Camp of Champions / Photo: Stew Medford

“The dream” eventually brought him to Whistler, he admits. To make skiing into a job more than a hobby. It’s been four years now. The first two were spent figuring out how to get better. He wasn’t anything special, he says. But he got better, he was prepared to learn. Practice, patience; the same willingness he showed on Eidelweiss’s 200 metres of vertical. Max’s is an old story: coming up, seizing opportunities, proving your worth. After releasing a superunknown edit in 2011, things started falling into place.

But, of course, there’s always a catch. He jumped, for example, at Pete Alport’s invitation to shoot with Poor Boyz in 2012. A thousand dollars to get to Prince George; but the cost was worth the exposure, and a shot at a break. Instead of heading home with a video part though, he left with several broken ribs and a collapsed lung. Things don’t always work out, and Max knows that. These are moments of learning that have shaped him and defined his approach to the game. At 21, Max sees the world with a wisdom that betrays his youth.

Red Bull Foret Urbain / Photo: Felix Rioux

Certain opportunities are easy, he says. Someone asks to strap a GoPro on your chest during a competition, you say yes. That’s how exposure works, and Max understands that. The shots a marketing manager from a pseudo-freeski publication puts together are not the ones that will make your career, but they count. Every bit counts when you’re trying to break out. Until now, he’s paid for all his own skis, his own gloves and goggles. It’s nice not to have to ask friends to borrow skis, he laughs.

And sometimes, the best support can come from unlikely places. Sushi Village, the popular Whistler spot, is, for example, Max’s biggest supporter. The owners, Miki and Nayoko saw that Max got the cover of Freeskier last October, and decided flat out that they wanted to support him. “Flights, housing, competition fees,” he says: they cover it all. Before their help, it had been a mind game to spend money on things that didn’t guarantee any benefit. Like going to PG to blow eight ribs and collapse a lung. Or like skipping out on Powder Awards because that would mean another thousand gone without any certain return.

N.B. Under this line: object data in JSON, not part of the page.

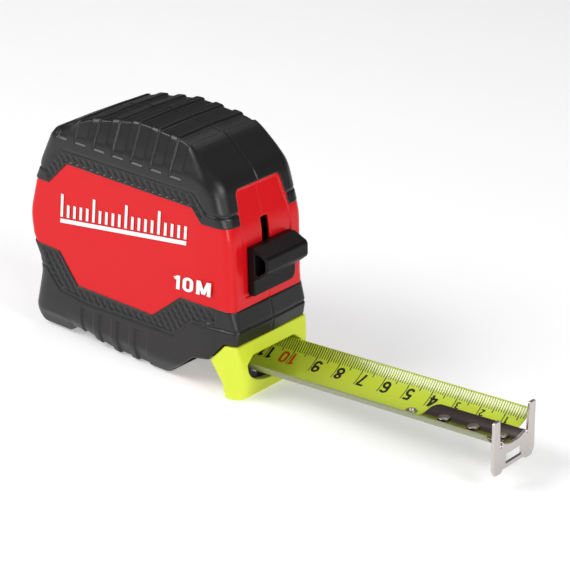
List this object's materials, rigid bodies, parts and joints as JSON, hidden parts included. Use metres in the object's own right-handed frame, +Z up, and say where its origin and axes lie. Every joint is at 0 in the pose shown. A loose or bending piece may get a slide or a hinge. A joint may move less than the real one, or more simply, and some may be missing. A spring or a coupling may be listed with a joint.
{
  "type": "tape measure",
  "caption": "Pocket tape measure with a two-colour overmoulded case, wide hollow blade with end hook, thumb lock and belt clip.",
  "frame": {"origin": "centre of the flat middle foot of the base, on the case's middle plane", "axes": "+X out of the mouth along the blade, +Z up, +Y towards the belt clip's side"},
  "size_m": [0.2015, 0.0518, 0.0916],
  "materials": {
    "shell": "semi-gloss red",
    "rubber": "matte black overmoulding",
    "mouth": "satin high-visibility yellow",
    "button": "satin black",
    "nylon": "matte dark grey",
    "blade": "satin yellow-green paint under a clear coat",
    "hook": "bright nickel plate",
    "rivet": "bright nickel plate",
    "spring_steel": "blued spring steel",
    "drum": "matte dark grey",
    "washer": "natural nylon",
    "screw": "black oxide",
    "clip": "satin steel",
    "insert": "plain"
  },
  "bodies": {
    "case": {"left_shell": "shell", "right_shell": "shell", "left_upper_grip": "rubber", "left_lower_grip": "rubber", "right_upper_grip": "rubber", "right_lower_grip": "rubber", "mouth_piece": "mouth", "wear_pad": "nylon", "lock_detent_spring": "spring_steel", "centre_post": "nylon", "power_spring": "spring_steel", "thrust_washers": "washer", "case_screws": "screw", "belt_clip_screw": "screw", "belt_clip_insert": "insert"},
    "blade": {"blade": "blade", "hook_rivets": "rivet", "hook_backing_strip": "rivet", "blade_eyelet": "rivet"},
    "hook": {"hook": "hook"},
    "reel": {"blade_coil": "blade", "reel_drum": "drum", "drum_cover": "drum"},
    "lock": {"lock_button": "button", "lock_carrier": "nylon"},
    "clip": {"belt_clip": "clip"}
  },
  "joints": [
    {"name": "blade_slide", "type": "slide", "parent": "case", "child": "blade", "axis": [0.9972, 0, 0.075], "range_m": [-0.099, 0], "deforming": ["blade"]},
    {"name": "reel_spin", "type": "hinge", "parent": "case", "child": "reel", "pos_m": [-0.008, 0, 0.044], "axis": [0, 1, 0], "range_deg": [0, 175]},
    {"name": "lock_slide", "type": "slide", "parent": "case", "child": "lock", "axis": [-0.1063, 0, 0.9943], "range_m": [0, 0.008]},
    {"name": "hook_slide", "type": "slide", "parent": "blade", "child": "hook", "axis": [0.9972, 0, 0.075], "range_m": [-0.001, 0]},
    {"name": "clip_flex", "type": "hinge", "parent": "case", "child": "clip", "pos_m": [-0.008, 0.0256, 0.0655], "axis": [1, 0, 0], "range_deg": [0, 6], "stiffness_Nm_per_rad": 6, "deforming": ["belt_clip"]}
  ],
  "couplings": [
    {"joint": "reel_spin", "follows": "blade_slide", "rad_per_m": -30.488}
  ]
}
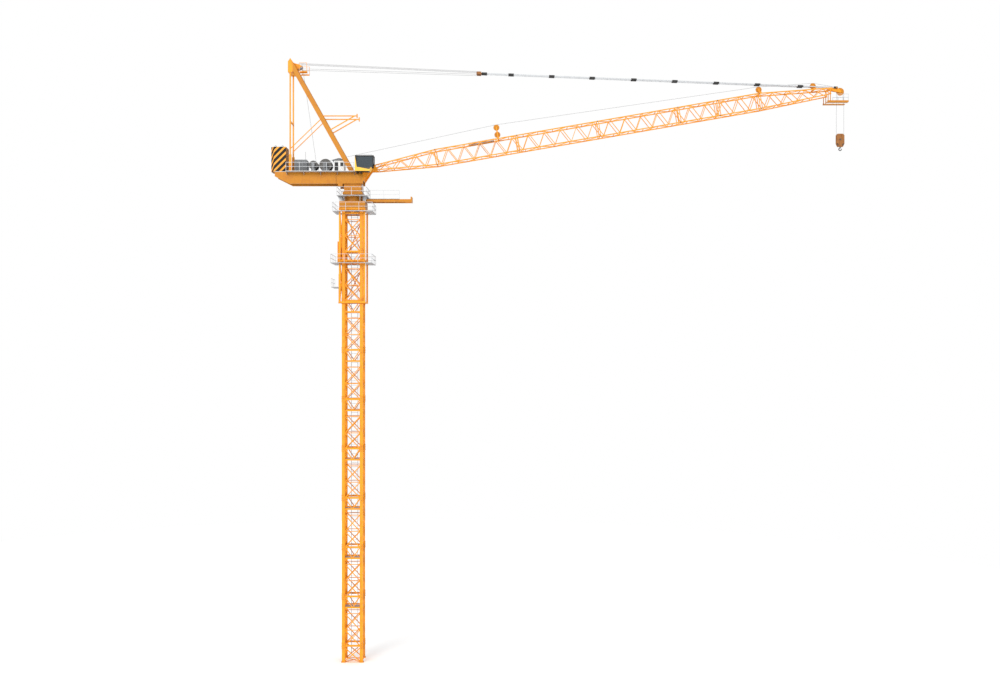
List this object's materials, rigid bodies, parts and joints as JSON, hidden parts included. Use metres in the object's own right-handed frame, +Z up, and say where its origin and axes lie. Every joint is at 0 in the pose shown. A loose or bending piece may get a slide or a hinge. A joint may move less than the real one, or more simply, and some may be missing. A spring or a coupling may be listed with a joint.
{
  "type": "luffing jib tower crane, 1:2 scale model",
  "caption": "Tower crane with a laced mast, climbing frame, slewing top, A-frame, luffing jib on a pendant line, and a hook block on falls.",
  "frame": {"origin": "on the slewing axis at the underside of the foundation frame", "axes": "+Z up along the mast, +X from the mast towards the jib head and hook, +Y to the far side"},
  "size_m": [35.18, 2.58, 36.75],
  "materials": {
    "orange_paint": "satin paint",
    "galvanised": "galvanised",
    "dark_steel": "dull",
    "wire_rope": "laid wire",
    "glass": "tinted",
    "cab_yellow": "gloss paint",
    "machine_grey": "paint",
    "sheave_steel": "cast",
    "block_paint": "worn paint",
    "slab_paint": "painted steel and concrete"
  },
  "bodies": {
    "root": {"foundation_frame": "orange_paint", "mast_legs": "orange_paint", "mast_front_and_back_lattice": "orange_paint", "mast_left_and_right_lattice": "orange_paint", "mast_landings": "galvanised", "mast_ladder": "galvanised", "climbing_frame_posts": "orange_paint", "climbing_frame_bars": "orange_paint", "climbing_platforms": "galvanised", "tower_railings": "galvanised", "hydraulic_unit": "machine_grey", "crane_seat": "orange_paint", "lower_slewing_ring": "sheave_steel", "slewing_platform": "galvanised", "introduction_beam": "orange_paint", "introduction_walkway": "galvanised"},
    "upper": {"turret": "orange_paint", "main_girders": "orange_paint", "deck": "orange_paint", "side_walkways": "galvanised", "deck_railings": "orange_paint", "cab_frame": "cab_yellow", "cab_glass": "glass", "counterweight_slabs": "slab_paint", "a_frame_legs": "orange_paint", "a_frame_ties": "orange_paint", "a_frame_braces": "orange_paint", "a_frame_head": "orange_paint", "a_frame_platform": "galvanised", "backstops": "orange_paint", "machinery_cabinets": "machine_grey", "winch_frames": "machine_grey", "jib_foot_bracket": "orange_paint", "luffing_lead": "wire_rope"},
    "luffing_drum": {"luffing_drum": "wire_rope"},
    "hoist_drum": {"hoist_drum": "wire_rope"},
    "luffing_sheaves": {"luffing_sheaves": "sheave_steel"},
    "jib": {"jib_side_trusses": "orange_paint", "jib_top_lacing": "orange_paint", "jib_bottom_lacing": "orange_paint", "jib_head": "orange_paint", "guide_stands": "orange_paint", "jib_walkway": "galvanised", "jib_head_platform": "galvanised", "jib_rope": "wire_rope"},
    "upper_guide_sheave": {"upper_guide_sheave": "sheave_steel"},
    "lower_guide_sheave": {"lower_guide_sheave": "sheave_steel"},
    "tip_guide_sheave": {"tip_guide_sheave": "sheave_steel"},
    "head_guide_sheave": {"head_guide_sheave": "sheave_steel"},
    "head_sheave": {"head_sheave": "sheave_steel"},
    "pendant": {"pendant_bars": "galvanised", "pendant_links": "sheave_steel", "pendant_block": "sheave_steel"},
    "luffing_ropes": {"luffing_ropes": "wire_rope"},
    "hoist_lead": {"hoist_lead": "wire_rope"},
    "hoist_line": {"hoist_falls": "wire_rope"},
    "hook_block": {"hook_block": "block_paint"},
    "hook_sheave": {"hook_sheave": "sheave_steel"},
    "hook": {"hook": "dark_steel"}
  },
  "joints": [
    {"name": "slew", "type": "hinge", "parent": "root", "child": "upper", "pos_m": [0, 0, 28.17], "axis": [0, 0, 1], "continuous": true},
    {"name": "luff", "type": "hinge", "parent": "upper", "child": "jib", "pos_m": [1.067, 0, 30.06], "axis": [0, -1, 0], "range_deg": [0, 70]},
    {"name": "pendant_swing", "type": "hinge", "parent": "jib", "child": "pendant", "pos_m": [29.57169, 0, 35.06095], "axis": [0, -1, 0], "range_deg": [-5, 5]},
    {"name": "luffing_rope_swing", "type": "hinge", "parent": "upper", "child": "luffing_ropes", "pos_m": [-3.3, 0, 36.36], "axis": [0, -1, 0], "range_deg": [0, 75], "deforming": ["luffing_ropes"]},
    {"name": "hoist_lead_swing", "type": "hinge", "parent": "upper", "child": "hoist_lead", "pos_m": [-1.68, 0, 30.29], "axis": [0, -1, 0], "range_deg": [0, 65], "deforming": ["hoist_lead"]},
    {"name": "hoist_line_swing", "type": "hinge", "parent": "jib", "child": "hoist_line", "pos_m": [29.82474, 0, 34.83081], "axis": [0, -1, 0], "range_deg": [-75, 0]},
    {"name": "hoist", "type": "slide", "parent": "hoist_line", "child": "hook_block", "axis": [0, 0, -1], "range_m": [0, 30], "deforming": ["hoist_falls"]},
    {"name": "hook_swivel", "type": "hinge", "parent": "hook_block", "child": "hook", "pos_m": [29.82474, 0, 31.5], "axis": [0, 0, 1], "continuous": true},
    {"name": "hook_sheave_spin", "type": "hinge", "parent": "hook_block", "child": "hook_sheave", "pos_m": [29.82474, 0, 31.9], "axis": [0, -1, 0], "continuous": true},
    {"name": "head_sheave_spin", "type": "hinge", "parent": "jib", "child": "head_sheave", "pos_m": [29.82474, 0, 34.83081], "axis": [0, -1, 0], "continuous": true},
    {"name": "upper_guide_spin", "type": "hinge", "parent": "jib", "child": "upper_guide_sheave", "pos_m": [8.7538, 0, 32.63047], "axis": [0, -1, 0], "continuous": true},
    {"name": "lower_guide_spin", "type": "hinge", "parent": "jib", "child": "lower_guide_sheave", "pos_m": [8.81588, 0, 32.19061], "axis": [0, -1, 0], "continuous": true},
    {"name": "tip_guide_spin", "type": "hinge", "parent": "jib", "child": "tip_guide_sheave", "pos_m": [24.83088, 0, 34.95013], "axis": [0, -1, 0], "continuous": true},
    {"name": "head_guide_spin", "type": "hinge", "parent": "jib", "child": "head_guide_sheave", "pos_m": [28.152, 0, 35.17095], "axis": [0, -1, 0], "continuous": true},
    {"name": "hoist_drum_spin", "type": "hinge", "parent": "upper", "child": "hoist_drum", "pos_m": [-1.68, 0, 30.29], "axis": [0, -1, 0], "continuous": true},
    {"name": "luffing_drum_spin", "type": "hinge", "parent": "upper", "child": "luffing_drum", "pos_m": [-2.42, 0, 30.29], "axis": [0, -1, 0], "continuous": true},
    {"name": "luffing_sheaves_spin", "type": "hinge", "parent": "upper", "child": "luffing_sheaves", "pos_m": [-3.3, 0, 36.36], "axis": [0, -1, 0], "continuous": true}
  ],
  "couplings": [
    {"joint": "pendant_swing", "follows": "luff", "ratio": -0.01038},
    {"joint": "luffing_rope_swing", "follows": "luff", "ratio": 0.98962},
    {"joint": "hoist_lead_swing", "follows": "luff", "ratio": 0.80878},
    {"joint": "hoist_line_swing", "follows": "luff", "ratio": -1},
    {"joint": "luffing_sheaves_spin", "follows": "luff", "ratio": 44.257},
    {"joint": "luffing_drum_spin", "follows": "luff", "ratio": 228.31},
    {"joint": "hook_sheave_spin", "follows": "hoist", "rad_per_m": -4.3956},
    {"joint": "head_sheave_spin", "follows": "hoist", "rad_per_m": -8.7912},
    {"joint": "upper_guide_spin", "follows": "hoist", "rad_per_m": -11.331},
    {"joint": "lower_guide_spin", "follows": "hoist", "rad_per_m": -11.331},
    {"joint": "tip_guide_spin", "follows": "hoist", "rad_per_m": -11.331},
    {"joint": "head_guide_spin", "follows": "hoist", "rad_per_m": -11.331},
    {"joint": "hoist_drum_spin", "follows": "hoist", "rad_per_m": -7.4766}
  ]
}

War of Rails / Photo: Jay Woolwine

He won Best Jib at Powder, of course, and he may be kicking himself for not having gone, but that’s how things work when you’re trying to get there. Frustrations are part of the process, but you have to learn from them. Like fucking up in a competition and recognizing that you just cost yourself money for those little mistakes. That’s what drives Max. His goal, his version of getting there is being able to stop working, to travel without having to worry about money; not having to go home and work off the cost of a trip. For him, there is not a physical space, rather a state of being. Because to label one mountain, one production company, one paycheque as being the culmination of a lifetime of hard work undercuts who Max is.

https://www.newschoolers.com/videos/watch/712308/Max-Morello---War-of-Rails

Video: Carlo L. Mion

Max Morello’s ambition is boundless. He isn’t content to just stick around at Avila, or Whistler, or North America; there’s always something else out there. It’s fitting that he was such an integral part of PBP’s Detroit segment from Tracing Skylines, one of those rare and influential movie segments that manages to break out of the sphere of skiing into the general public. But the places Max is going and the film segments he will surely feature in aren’t novelties designed to generate hits on your Facebook feed, they are the products of his determination as a person and his abilities as a skier.

Camp of Champions / Photo: Stew Medford

He hasn’t had his own full part yet, but it’s out there. And when it arrives it can be chocked up as another piece to the puzzle, like Joe Schuster taking on his campers for the day so that he can go shoot with Poor Boyz. Or like placing fourth at War of Rails, or having the owners of the restaurant you work at pay for you to compete on the other side of the country. These are the pieces that create the broader portrait of what Max Morello is doing and where he’s going. He’s living, skiing and striving towards that place where life and skiing finally move in sync. He’s getting there.